#### [STATED PROBLEM]
Restate word for word the lines beginning at the one that contains "Write the build123d" and ending at the one that contains "rear_ring_gap_angle = 90"; include both and nothing else.

## START

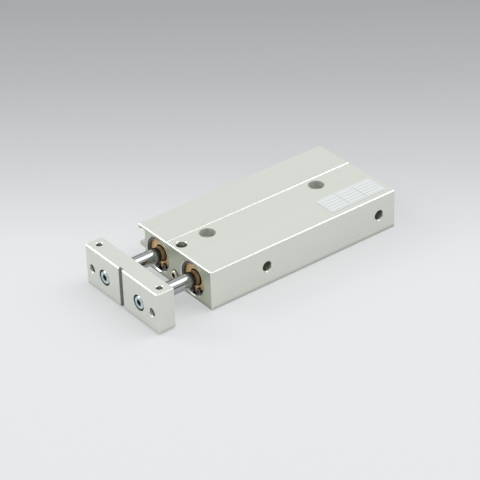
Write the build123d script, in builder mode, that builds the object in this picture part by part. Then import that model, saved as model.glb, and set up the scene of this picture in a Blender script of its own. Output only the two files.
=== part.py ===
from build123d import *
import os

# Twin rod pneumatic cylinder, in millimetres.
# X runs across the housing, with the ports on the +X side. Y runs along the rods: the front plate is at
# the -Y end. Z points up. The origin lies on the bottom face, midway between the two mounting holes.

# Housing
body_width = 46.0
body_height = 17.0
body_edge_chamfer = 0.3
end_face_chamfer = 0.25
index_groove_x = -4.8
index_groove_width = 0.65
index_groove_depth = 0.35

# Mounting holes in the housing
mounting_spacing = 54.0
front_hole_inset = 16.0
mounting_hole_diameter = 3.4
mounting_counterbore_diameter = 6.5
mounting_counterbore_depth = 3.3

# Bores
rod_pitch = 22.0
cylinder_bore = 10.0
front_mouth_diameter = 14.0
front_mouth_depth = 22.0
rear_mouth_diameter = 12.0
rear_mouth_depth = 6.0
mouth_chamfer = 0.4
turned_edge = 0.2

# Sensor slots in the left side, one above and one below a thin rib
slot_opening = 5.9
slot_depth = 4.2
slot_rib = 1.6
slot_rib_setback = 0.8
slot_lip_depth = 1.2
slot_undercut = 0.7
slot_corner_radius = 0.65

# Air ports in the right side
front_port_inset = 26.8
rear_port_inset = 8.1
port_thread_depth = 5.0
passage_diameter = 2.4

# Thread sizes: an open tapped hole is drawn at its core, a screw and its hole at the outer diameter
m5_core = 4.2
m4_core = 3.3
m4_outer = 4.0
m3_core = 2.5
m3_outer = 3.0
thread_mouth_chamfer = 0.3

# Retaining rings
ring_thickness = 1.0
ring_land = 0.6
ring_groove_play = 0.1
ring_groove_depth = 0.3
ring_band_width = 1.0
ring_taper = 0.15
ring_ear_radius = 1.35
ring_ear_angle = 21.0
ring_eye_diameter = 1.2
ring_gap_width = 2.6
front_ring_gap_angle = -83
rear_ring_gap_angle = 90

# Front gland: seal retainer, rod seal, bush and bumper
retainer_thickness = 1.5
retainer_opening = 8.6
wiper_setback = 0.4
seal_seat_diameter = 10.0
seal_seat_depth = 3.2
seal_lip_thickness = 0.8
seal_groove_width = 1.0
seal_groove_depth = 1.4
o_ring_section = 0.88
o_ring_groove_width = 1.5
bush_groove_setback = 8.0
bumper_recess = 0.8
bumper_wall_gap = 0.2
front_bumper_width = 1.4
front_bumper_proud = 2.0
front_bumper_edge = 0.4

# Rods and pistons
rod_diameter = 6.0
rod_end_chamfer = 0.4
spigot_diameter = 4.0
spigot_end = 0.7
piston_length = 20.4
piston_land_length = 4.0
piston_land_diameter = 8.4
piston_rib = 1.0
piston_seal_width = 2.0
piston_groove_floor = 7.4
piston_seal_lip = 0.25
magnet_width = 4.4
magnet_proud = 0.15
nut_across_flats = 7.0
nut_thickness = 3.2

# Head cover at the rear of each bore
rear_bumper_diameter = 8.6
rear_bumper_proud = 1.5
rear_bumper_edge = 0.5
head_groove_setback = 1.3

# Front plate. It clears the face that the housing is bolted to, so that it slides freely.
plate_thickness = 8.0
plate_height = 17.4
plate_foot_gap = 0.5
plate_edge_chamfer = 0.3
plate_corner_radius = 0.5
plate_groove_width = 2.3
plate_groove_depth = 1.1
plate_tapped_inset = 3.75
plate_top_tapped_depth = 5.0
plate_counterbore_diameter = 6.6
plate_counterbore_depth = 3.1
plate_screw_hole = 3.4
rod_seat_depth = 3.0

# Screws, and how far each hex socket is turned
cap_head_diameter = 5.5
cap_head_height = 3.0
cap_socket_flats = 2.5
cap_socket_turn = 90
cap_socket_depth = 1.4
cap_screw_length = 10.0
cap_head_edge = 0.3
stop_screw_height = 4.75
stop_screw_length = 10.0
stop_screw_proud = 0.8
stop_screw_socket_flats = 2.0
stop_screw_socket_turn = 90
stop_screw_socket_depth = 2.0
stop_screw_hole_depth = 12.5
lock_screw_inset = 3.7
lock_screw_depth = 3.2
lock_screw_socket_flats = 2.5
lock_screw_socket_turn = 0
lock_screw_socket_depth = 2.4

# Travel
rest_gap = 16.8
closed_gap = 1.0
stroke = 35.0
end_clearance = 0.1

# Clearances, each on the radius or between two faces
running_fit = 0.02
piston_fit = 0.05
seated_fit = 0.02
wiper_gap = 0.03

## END
## START

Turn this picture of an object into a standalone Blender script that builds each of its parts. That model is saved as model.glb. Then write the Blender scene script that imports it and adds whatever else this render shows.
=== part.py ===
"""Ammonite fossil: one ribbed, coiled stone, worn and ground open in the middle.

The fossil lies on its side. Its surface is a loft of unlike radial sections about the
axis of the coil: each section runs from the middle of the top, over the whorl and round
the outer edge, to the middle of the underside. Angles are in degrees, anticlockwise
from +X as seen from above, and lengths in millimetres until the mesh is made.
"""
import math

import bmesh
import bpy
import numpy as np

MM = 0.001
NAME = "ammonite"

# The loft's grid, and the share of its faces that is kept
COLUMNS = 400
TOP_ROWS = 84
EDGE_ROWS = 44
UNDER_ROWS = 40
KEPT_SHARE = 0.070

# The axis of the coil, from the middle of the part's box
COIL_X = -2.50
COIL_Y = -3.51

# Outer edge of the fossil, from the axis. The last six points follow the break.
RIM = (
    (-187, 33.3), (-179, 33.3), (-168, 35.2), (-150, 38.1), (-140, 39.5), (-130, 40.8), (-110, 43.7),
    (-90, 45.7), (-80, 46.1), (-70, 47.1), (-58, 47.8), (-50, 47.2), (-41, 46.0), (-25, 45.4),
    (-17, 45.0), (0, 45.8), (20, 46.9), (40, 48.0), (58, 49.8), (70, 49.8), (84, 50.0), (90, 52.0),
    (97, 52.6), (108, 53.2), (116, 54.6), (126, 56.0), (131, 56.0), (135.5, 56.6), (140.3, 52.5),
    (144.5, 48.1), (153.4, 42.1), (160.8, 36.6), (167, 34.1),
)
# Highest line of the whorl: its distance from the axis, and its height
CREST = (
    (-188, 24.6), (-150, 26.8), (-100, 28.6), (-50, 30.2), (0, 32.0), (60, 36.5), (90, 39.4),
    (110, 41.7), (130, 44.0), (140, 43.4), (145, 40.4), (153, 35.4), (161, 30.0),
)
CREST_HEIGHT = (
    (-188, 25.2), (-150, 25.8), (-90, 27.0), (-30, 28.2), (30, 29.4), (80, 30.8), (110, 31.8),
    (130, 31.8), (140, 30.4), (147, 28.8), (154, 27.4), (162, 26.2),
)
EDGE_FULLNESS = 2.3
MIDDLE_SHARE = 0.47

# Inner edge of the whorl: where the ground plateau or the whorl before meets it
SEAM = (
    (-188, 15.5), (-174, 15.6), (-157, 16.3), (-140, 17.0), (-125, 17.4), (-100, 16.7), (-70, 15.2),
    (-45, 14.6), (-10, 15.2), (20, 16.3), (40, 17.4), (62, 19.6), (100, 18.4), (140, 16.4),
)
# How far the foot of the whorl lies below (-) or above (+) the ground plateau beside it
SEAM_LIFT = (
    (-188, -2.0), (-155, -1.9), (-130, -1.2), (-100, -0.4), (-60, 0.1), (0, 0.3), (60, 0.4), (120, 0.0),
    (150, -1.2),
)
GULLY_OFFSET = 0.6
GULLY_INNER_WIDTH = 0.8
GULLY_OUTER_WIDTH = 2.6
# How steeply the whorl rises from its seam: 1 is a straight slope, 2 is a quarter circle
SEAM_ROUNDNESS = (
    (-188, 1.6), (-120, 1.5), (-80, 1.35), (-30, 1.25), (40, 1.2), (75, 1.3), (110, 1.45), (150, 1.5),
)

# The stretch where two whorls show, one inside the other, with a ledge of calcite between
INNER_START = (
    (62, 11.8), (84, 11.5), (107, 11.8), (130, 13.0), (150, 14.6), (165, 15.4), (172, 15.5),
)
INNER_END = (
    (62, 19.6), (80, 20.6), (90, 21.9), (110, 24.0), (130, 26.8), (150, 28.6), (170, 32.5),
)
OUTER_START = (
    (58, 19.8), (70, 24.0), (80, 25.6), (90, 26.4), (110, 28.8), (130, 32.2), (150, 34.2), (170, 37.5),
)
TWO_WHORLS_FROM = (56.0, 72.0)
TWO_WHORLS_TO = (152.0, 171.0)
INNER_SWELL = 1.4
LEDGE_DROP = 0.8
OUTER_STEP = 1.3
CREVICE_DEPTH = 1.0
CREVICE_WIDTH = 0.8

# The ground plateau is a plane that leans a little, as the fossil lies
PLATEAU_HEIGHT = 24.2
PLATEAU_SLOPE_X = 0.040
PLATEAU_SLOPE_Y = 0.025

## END
## START

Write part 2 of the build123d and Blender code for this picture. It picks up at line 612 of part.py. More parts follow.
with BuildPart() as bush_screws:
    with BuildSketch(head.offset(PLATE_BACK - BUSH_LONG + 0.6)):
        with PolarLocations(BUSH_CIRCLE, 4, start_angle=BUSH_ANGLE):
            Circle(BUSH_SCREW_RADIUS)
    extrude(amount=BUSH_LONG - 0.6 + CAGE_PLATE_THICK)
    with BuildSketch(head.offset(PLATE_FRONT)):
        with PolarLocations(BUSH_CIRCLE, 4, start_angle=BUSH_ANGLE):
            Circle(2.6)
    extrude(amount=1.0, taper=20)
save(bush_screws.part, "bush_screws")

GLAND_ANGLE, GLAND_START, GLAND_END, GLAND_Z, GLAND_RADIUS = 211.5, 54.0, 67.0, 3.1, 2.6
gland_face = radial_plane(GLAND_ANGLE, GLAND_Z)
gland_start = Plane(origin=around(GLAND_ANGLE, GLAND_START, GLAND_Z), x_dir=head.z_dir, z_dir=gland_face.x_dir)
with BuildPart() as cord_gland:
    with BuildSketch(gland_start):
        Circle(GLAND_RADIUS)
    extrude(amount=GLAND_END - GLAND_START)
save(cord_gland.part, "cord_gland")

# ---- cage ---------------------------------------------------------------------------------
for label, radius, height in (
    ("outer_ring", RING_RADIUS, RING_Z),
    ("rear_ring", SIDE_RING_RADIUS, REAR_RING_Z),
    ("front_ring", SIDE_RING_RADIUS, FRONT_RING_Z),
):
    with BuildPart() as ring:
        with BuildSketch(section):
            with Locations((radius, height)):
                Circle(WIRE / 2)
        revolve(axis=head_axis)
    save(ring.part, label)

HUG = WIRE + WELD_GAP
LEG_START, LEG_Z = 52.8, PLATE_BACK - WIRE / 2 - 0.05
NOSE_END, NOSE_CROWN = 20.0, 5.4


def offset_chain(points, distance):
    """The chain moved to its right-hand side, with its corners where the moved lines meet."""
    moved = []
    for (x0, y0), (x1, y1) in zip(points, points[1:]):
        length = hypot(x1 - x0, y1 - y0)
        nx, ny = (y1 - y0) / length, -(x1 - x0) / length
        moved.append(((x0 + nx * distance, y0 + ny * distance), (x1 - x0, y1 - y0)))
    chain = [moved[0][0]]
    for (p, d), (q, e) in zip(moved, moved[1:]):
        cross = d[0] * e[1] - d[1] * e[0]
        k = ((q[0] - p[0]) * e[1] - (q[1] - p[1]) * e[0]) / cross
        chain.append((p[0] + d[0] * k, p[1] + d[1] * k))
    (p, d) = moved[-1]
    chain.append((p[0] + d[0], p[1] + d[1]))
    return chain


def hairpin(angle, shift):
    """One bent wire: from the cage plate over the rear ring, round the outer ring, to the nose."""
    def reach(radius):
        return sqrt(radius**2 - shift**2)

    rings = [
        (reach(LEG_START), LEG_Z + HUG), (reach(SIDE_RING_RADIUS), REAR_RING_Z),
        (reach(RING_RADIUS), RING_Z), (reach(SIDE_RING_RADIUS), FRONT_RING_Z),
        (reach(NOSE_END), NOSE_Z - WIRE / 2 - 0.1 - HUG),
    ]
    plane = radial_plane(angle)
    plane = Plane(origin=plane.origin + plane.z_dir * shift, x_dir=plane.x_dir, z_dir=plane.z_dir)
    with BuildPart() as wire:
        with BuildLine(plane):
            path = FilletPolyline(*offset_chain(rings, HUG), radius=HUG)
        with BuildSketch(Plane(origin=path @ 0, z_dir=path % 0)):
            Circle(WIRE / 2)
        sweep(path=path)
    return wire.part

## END

#### [THE COMPLETED TASK]
Write the build123d script, in builder mode, that builds the object in this picture part by part. Then import that model, saved as model.glb, and set up the scene of this picture in a Blender script of its own. Output only the two files.
=== part.py ===
from build123d import *
import os

# Twin rod pneumatic cylinder, in millimetres.
# X runs across the housing, with the ports on the +X side. Y runs along the rods: the front plate is at
# the -Y end. Z points up. The origin lies on the bottom face, midway between the two mounting holes.

# Housing
body_width = 46.0
body_height = 17.0
body_edge_chamfer = 0.3
end_face_chamfer = 0.25
index_groove_x = -4.8
index_groove_width = 0.65
index_groove_depth = 0.35

# Mounting holes in the housing
mounting_spacing = 54.0
front_hole_inset = 16.0
mounting_hole_diameter = 3.4
mounting_counterbore_diameter = 6.5
mounting_counterbore_depth = 3.3

# Bores
rod_pitch = 22.0
cylinder_bore = 10.0
front_mouth_diameter = 14.0
front_mouth_depth = 22.0
rear_mouth_diameter = 12.0
rear_mouth_depth = 6.0
mouth_chamfer = 0.4
turned_edge = 0.2

# Sensor slots in the left side, one above and one below a thin rib
slot_opening = 5.9
slot_depth = 4.2
slot_rib = 1.6
slot_rib_setback = 0.8
slot_lip_depth = 1.2
slot_undercut = 0.7
slot_corner_radius = 0.65

# Air ports in the right side
front_port_inset = 26.8
rear_port_inset = 8.1
port_thread_depth = 5.0
passage_diameter = 2.4

# Thread sizes: an open tapped hole is drawn at its core, a screw and its hole at the outer diameter
m5_core = 4.2
m4_core = 3.3
m4_outer = 4.0
m3_core = 2.5
m3_outer = 3.0
thread_mouth_chamfer = 0.3

# Retaining rings
ring_thickness = 1.0
ring_land = 0.6
ring_groove_play = 0.1
ring_groove_depth = 0.3
ring_band_width = 1.0
ring_taper = 0.15
ring_ear_radius = 1.35
ring_ear_angle = 21.0
ring_eye_diameter = 1.2
ring_gap_width = 2.6
front_ring_gap_angle = -83
rear_ring_gap_angle = 90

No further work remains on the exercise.